Montepulciano
From the Catholic Encyclopedia
DIOCESE OF MONTEPULCIANO (MONTIS POLITIANI)
Diocese in the province of Siena, in Tuscany. The city is built on the summit of Monte Poliziano. It is the ancient Etruscan city of Nocera Alfaterna, which in 308 B.C. made an alliance with Rome against the Samnites. In the Middle Ages it acknowledged the suzerainty of Florence, but was conquered by Siena in 1260. The cathedral was built in 1619, from plans by Scalzo; until the eighteenth century it held the tomb of Bartolomeo Arragazzi, secretary of Martin V, a work of Michelozzo. The church of the Madonna di San Biagio is a notable structure planned by Antonio da Sangallo (1518-37). The façades of the church of Saint Agostino and of the Oratorio della Misericordia are worthy of mention. Among the civic buildings are notable the Tarugi palace, like the Mercato a work of Pignola; the Contucci palace designed by Sangallo, and the fourteenth-century Palazzo Municipale, which contains a small gallery of Sienese and of Umbrian art. The most famous men of Montepulciano are Cardinal Bellarmine, Pope Marcellus II, Cervini, Angelo Ambrogini, better known as Poliziano (1454-1494), and the humanist Bartolomeo of Montepulciano. St. Agnes of Montepulciano died in 1137.

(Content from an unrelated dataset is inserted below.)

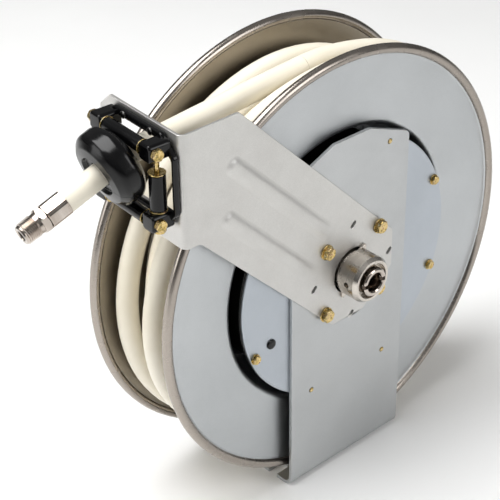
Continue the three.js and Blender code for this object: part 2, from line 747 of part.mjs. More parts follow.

The city belonged originally to the Diocese of Arezzo, and had a collegiate church, whose archpriest became a mitred abbot in 1400; in 1480 it became a prælatura nullius, and in 1561 was made the seat of a bishop. Its first bishop was Spinello Benci (1562); among the others the following are well known: Talento de' Talenti (1640), a great savant; Antonio Cervini (1663), who did much for the cathedral and the episcopal palace; Pietro Francesi (1737) opposed the novelties of the Council of Florence in 1787; Pellegrino Maria Carletti (1802), author of several works and of eighteen letters on the National Council of Paris of 1810, at which he assisted. The diocese is immediately dependent on the Holy See, and has 18 parishes, 15,879 inhabitants, two religious houses of men, and two of women.
CAPPELLETTI, Le Chiese d'Italia, XIII (Venice, 1857).